A couple of weeks ago another homeless man, reportedly in his forties, was found dead in a doorway along busy Granville Street. I don't know how many of Vancouver's homeless have died in the past two years, apart from this poor fellow, the three transient men who burned to death on Pandora Street, and "Tracy," the woman who burned under her shopping cart trying to stay warm.
What we do know from a report in the Burnaby Now newspaper is that ten homeless people have died in the City of Burnaby since 2007. While homeless numbers are considerably smaller in the City of Burnaby than in neighbouring Vancouver, the situation around resources for homeless people is markedly different.
Under Mayor Derek Corrigan, a one-time rumoured BC NDP leadership candidate, the City of Burnaby has deflected any responsibility for housing the homeless, saying that it's the Province's responsibility. In Burnaby's view, according to critics, the homeless problem ends at Boundary Road, and starts again at North Road. The two hundred fifty souls who wander the streets in that city are not the concern of Burnaby's administration.
That is of course unless they get on the wrong side of the law, then the RCMP must deal with it. Compared to cities like Vancouver there are astonishingly few resources for homeless people in Burnaby:
There are an estimated 250 people in Burnaby who are dealing with homelessness. While there is an extreme weather emergency shelter that opens periodically, the city has no permanent, year-round shelter.
In Vancouver and in other cities and districts there has been a coordinated effort to collaborate with the provincial government. As Minister of Housing & Social Development Rich Coleman likes to say, these governments bring something to the table. In Vancouver's case – especially under the previous administration – land and reduced development levies helped to broker a deal to fund 14 new social housing projects.
One might surmise that Vancouver now has bitten off more than it can chew. The City has become a full-fledged social services ministry in its own right, which in the long term is unsustainable without more funding from senior levels of government. Whereas in Burnaby, the opposite is true.

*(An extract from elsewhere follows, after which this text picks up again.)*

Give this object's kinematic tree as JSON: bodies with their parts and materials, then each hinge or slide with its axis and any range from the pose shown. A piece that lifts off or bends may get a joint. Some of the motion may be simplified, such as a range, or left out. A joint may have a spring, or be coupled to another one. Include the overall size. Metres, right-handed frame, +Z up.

In Burnaby, Corrigan won't make deals with Rich Coleman. It seems that these big boys can't seem to come to terms with each other. But currently the Minister holds all the cards, and unless Derek Corrigan can "bring something to the table" Burnaby's homeless will continue to suffer. Corrigan, in the Burnaby Now interview, claims to be surprised that so many homeless in his city have died.

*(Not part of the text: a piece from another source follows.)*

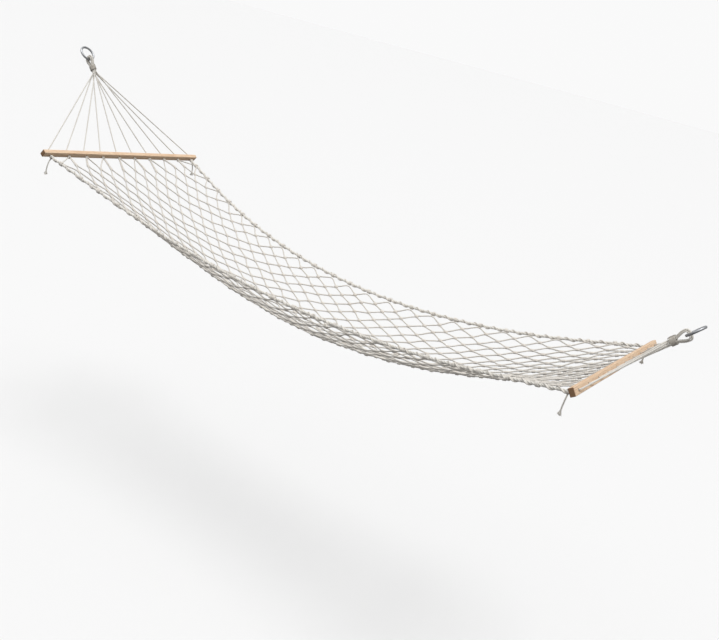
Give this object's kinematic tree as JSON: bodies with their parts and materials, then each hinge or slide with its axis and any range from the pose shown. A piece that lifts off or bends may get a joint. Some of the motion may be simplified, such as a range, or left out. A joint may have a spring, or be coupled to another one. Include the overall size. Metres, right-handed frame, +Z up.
{
  "type": "rope-net hammock with spreader bars",
  "caption": "Knotted cotton rope-net hammock with wooden spreader bars, fanned harness cords and steel hanging rings, hung level and sagging under its own weight.",
  "frame": {"origin": "centre of the head ring's eye, where the hook goes", "axes": "+X from the head ring to the foot ring, +Y across the hammock to the left of somebody who looks along +X, +Z up"},
  "size_m": [2.6677, 0.8, 0.6903],
  "materials": {
    "zinc_steel": "dull zinc-plated round wire",
    "pine": "sanded, uncoated pine",
    "harness_cord": "twisted natural cotton cord",
    "edge_rope": "twisted natural cotton rope",
    "net_cord": "twisted natural cotton cord, knotted",
    "binding_twine": "tight turns of cotton twine"
  },
  "bodies": {
    "head_hook_ring": {"head_ring": "zinc_steel"},
    "hammock_bed": {"bed_net": "net_cord", "foot_binding": "binding_twine", "foot_harness_cord_1": "harness_cord", "foot_harness_cord_2": "harness_cord", "foot_harness_cord_3": "harness_cord", "foot_harness_cord_4": "harness_cord", "foot_harness_cord_5": "harness_cord", "foot_left_tail": "edge_rope", "foot_net_end_loops": "net_cord", "foot_right_tail": "edge_rope", "foot_stopper_knots": "edge_rope", "head_binding": "binding_twine", "head_harness_cord_1": "harness_cord", "head_harness_cord_2": "harness_cord", "head_harness_cord_3": "harness_cord", "head_harness_cord_4": "harness_cord", "head_harness_cord_5": "harness_cord", "head_left_tail": "edge_rope", "head_net_end_loops": "net_cord", "head_right_tail": "edge_rope", "head_stopper_knots": "edge_rope", "left_edge_rope": "edge_rope", "right_edge_rope": "edge_rope"},
    "head_bar": {"head_spreader_bar": "pine"},
    "foot_bar": {"foot_spreader_bar": "pine"},
    "foot_hook_ring": {"foot_ring": "zinc_steel"}
  },
  "joints": [
    {"name": "swing", "type": "hinge", "parent": "head_hook_ring", "child": "hammock_bed", "pos_m": [0, 0, 0], "axis": [0.9981, 0, -0.0618], "range_deg": [-25, 25]},
    {"name": "foot_ring_swing", "type": "hinge", "parent": "hammock_bed", "child": "foot_hook_ring", "pos_m": [2.62149, 0, -0.16236], "axis": [0.9981, 0, -0.0618], "range_deg": [-25, 25]},
    {"name": "head_bar_roll", "type": "hinge", "parent": "hammock_bed", "child": "head_bar", "pos_m": [0.31645, 0, -0.33935], "axis": [0, 1, 0], "range_deg": [-6, 6], "stiffness_Nm_per_rad": 0.5},
    {"name": "foot_bar_roll", "type": "hinge", "parent": "hammock_bed", "child": "foot_bar", "pos_m": [2.45645, 0, -0.33935], "axis": [0, 1, 0], "range_deg": [-6, 6], "stiffness_Nm_per_rad": 0.5}
  ],
  "couplings": [
    {"joint": "foot_ring_swing", "follows": "swing", "ratio": -1}
  ]
}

"I'm not doubting that (Mulholland) has some evidence she can come to the provincial government with. I think it's a pretty damning situation. Unfortunately, those people don't have social workers. For some reason the provincial government doesn't feel it's necessary to provide social workers for people who are homeless and in distress," he said.
Burnaby's mayor doesn't stop there, and continues to point the finger at Victoria. He even says that the current BC Liberal government simply doesn't care about homeless people.
Corrigan also pointed out that housing is the responsibility of the province, not the city, and he said the problem will only end with a change of government.
"It's clearly a matter of government policy to keep these people on the streets, and they are not prepared to put the investment in that's required to be able to deal with the hard-to-house - that's what these people are. They are not going to fit into your normal market housing, even social housing," he said.
A deal between Derek Corrigan and Rich Coleman doesn't sound like it's happening anytime soon. The question for the current NDP leadership candidates is simple – will they partner with local jurisdictions as Coleman has all over B.C., or unilaterally provide funding?
The issue of homelessness in Vancouver and Burnaby raises a lot of questions. Does either strategy make sense at all?
Let's look at CTV reporter Kent Molgat's report from last week about a woman who does not want to seek shelter from the freezing cold. The video from the report pulls at the heartstrings, but many of the claims made by the interview subjects are extremely dubious. For example, Maggie, the woman sleeping on the street claims of the "80" Hazelwood Hotel residents "79" are hooked on crystal meth.
A meth addict "Fern" says that she needs crystal meth to help her forget the bedbugs. Molgat asks her if she smoked the stuff before arriving in her "low (no) barrier" hotel room. "No," she said. Yeah, right.
As part of the strategy to get people off the street, Vision Vancouver in cooperation with BC Housing have made all of these hotels "low barrier" like the Hazelwood Hotel in the CTV story. Molgat's report is an example of how Vision under Robertson are dealing with the homeless issue. Maggie is the problem – she's "street homeless." Fern, on the other hand, is indoors so Gregor can put a check mark beside her name.
By looking after Burnaby taxpayers first, Corrigan appears to have absolved his city of these issues.
The parochial politics of Metro Vancouver, where jurisdictions don't agree on issues like supporting social housing, regional economic, transportation or tourism strategies, is the long term challenge of the region. It won't be resolved, as Corrigan suggests, by merely swapping in the NDP as B.C.'s government.